◆ **What you will do**
Extract the listing below in full, unchanged.

◆ **Data shown**
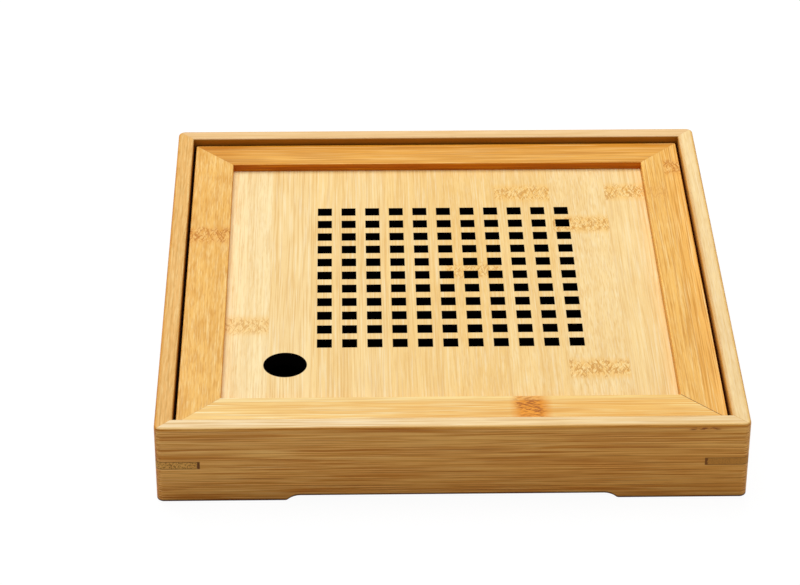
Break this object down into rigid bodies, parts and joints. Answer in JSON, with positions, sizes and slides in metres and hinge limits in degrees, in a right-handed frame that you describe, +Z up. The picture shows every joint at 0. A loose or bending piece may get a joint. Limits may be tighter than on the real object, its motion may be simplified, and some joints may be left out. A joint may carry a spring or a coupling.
{
  "type": "gongfu tea table",
  "caption": "Square bamboo gongfu tea tray: a mitred box on cut feet, a lift-off lid with a grille of square holes and a finger hole, and a loose drip tray inside.",
  "frame": {"origin": "middle of the box, on the surface that its feet stand on", "axes": "+Z up, +X to the right along the front wall, +Y towards the back wall; the finger hole is at the front left"},
  "size_m": [0.2, 0.2, 0.03],
  "materials": {
    "bamboo_walls": "satin lacquered bamboo, grain along each wall",
    "bamboo_splines": "end grain bamboo, sanded flush",
    "bamboo_base": "plain sanded bamboo board",
    "bamboo_rails": "satin lacquered bamboo, grain along each rail",
    "bamboo_panel": "satin lacquered bamboo, strips from front to back, charred hole walls",
    "tray_plastic": "black moulded plastic, fine matt grain"
  },
  "bodies": {
    "frame": {"frame_front": "bamboo_walls", "frame_right": "bamboo_walls", "frame_back": "bamboo_walls", "frame_left": "bamboo_walls", "spline_front_right": "bamboo_splines", "spline_back_right": "bamboo_splines", "spline_back_left": "bamboo_splines", "spline_front_left": "bamboo_splines", "base_board": "bamboo_base"},
    "drip_tray": {"drip_tray": "tray_plastic"},
    "lid": {"lid_rail_front": "bamboo_rails", "lid_rail_right": "bamboo_rails", "lid_rail_back": "bamboo_rails", "lid_rail_left": "bamboo_rails", "lid_spline_front_right": "bamboo_splines", "lid_spline_back_right": "bamboo_splines", "lid_spline_back_left": "bamboo_splines", "lid_spline_front_left": "bamboo_splines", "lid_panel": "bamboo_panel"}
  },
  "joints": [
    {"name": "tray_lift", "type": "slide", "parent": "frame", "child": "drip_tray", "axis": [0, 0, 1], "range_m": [0, 0.06]},
    {"name": "lid_lift", "type": "slide", "parent": "drip_tray", "child": "lid", "axis": [0, 0, 1], "range_m": [0, 0.06]}
  ]
}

◆ **Problem solution**
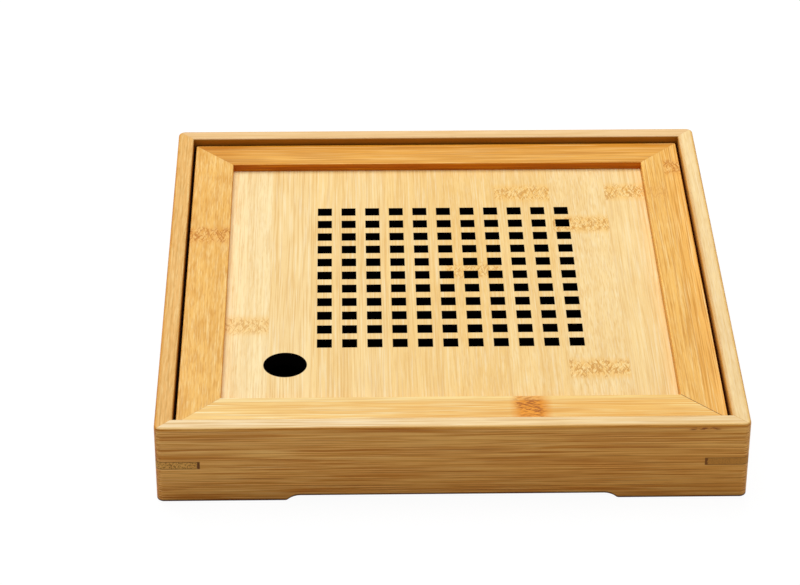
Break this object down into rigid bodies, parts and joints. Answer in JSON, with positions, sizes and slides in metres and hinge limits in degrees, in a right-handed frame that you describe, +Z up. The picture shows every joint at 0. A loose or bending piece may get a joint. Limits may be tighter than on the real object, its motion may be simplified, and some joints may be left out. A joint may carry a spring or a coupling.
{
  "type": "gongfu tea table",
  "caption": "Square bamboo gongfu tea tray: a mitred box on cut feet, a lift-off lid with a grille of square holes and a finger hole, and a loose drip tray inside.",
  "frame": {"origin": "middle of the box, on the surface that its feet stand on", "axes": "+Z up, +X to the right along the front wall, +Y towards the back wall; the finger hole is at the front left"},
  "size_m": [0.2, 0.2, 0.03],
  "materials": {
    "bamboo_walls": "satin lacquered bamboo, grain along each wall",
    "bamboo_splines": "end grain bamboo, sanded flush",
    "bamboo_base": "plain sanded bamboo board",
    "bamboo_rails": "satin lacquered bamboo, grain along each rail",
    "bamboo_panel": "satin lacquered bamboo, strips from front to back, charred hole walls",
    "tray_plastic": "black moulded plastic, fine matt grain"
  },
  "bodies": {
    "frame": {"frame_front": "bamboo_walls", "frame_right": "bamboo_walls", "frame_back": "bamboo_walls", "frame_left": "bamboo_walls", "spline_front_right": "bamboo_splines", "spline_back_right": "bamboo_splines", "spline_back_left": "bamboo_splines", "spline_front_left": "bamboo_splines", "base_board": "bamboo_base"},
    "drip_tray": {"drip_tray": "tray_plastic"},
    "lid": {"lid_rail_front": "bamboo_rails", "lid_rail_right": "bamboo_rails", "lid_rail_back": "bamboo_rails", "lid_rail_left": "bamboo_rails", "lid_spline_front_right": "bamboo_splines", "lid_spline_back_right": "bamboo_splines", "lid_spline_back_left": "bamboo_splines", "lid_spline_front_left": "bamboo_splines", "lid_panel": "bamboo_panel"}
  },
  "joints": [
    {"name": "tray_lift", "type": "slide", "parent": "frame", "child": "drip_tray", "axis": [0, 0, 1], "range_m": [0, 0.06]},
    {"name": "lid_lift", "type": "slide", "parent": "drip_tray", "child": "lid", "axis": [0, 0, 1], "range_m": [0, 0.06]}
  ]
}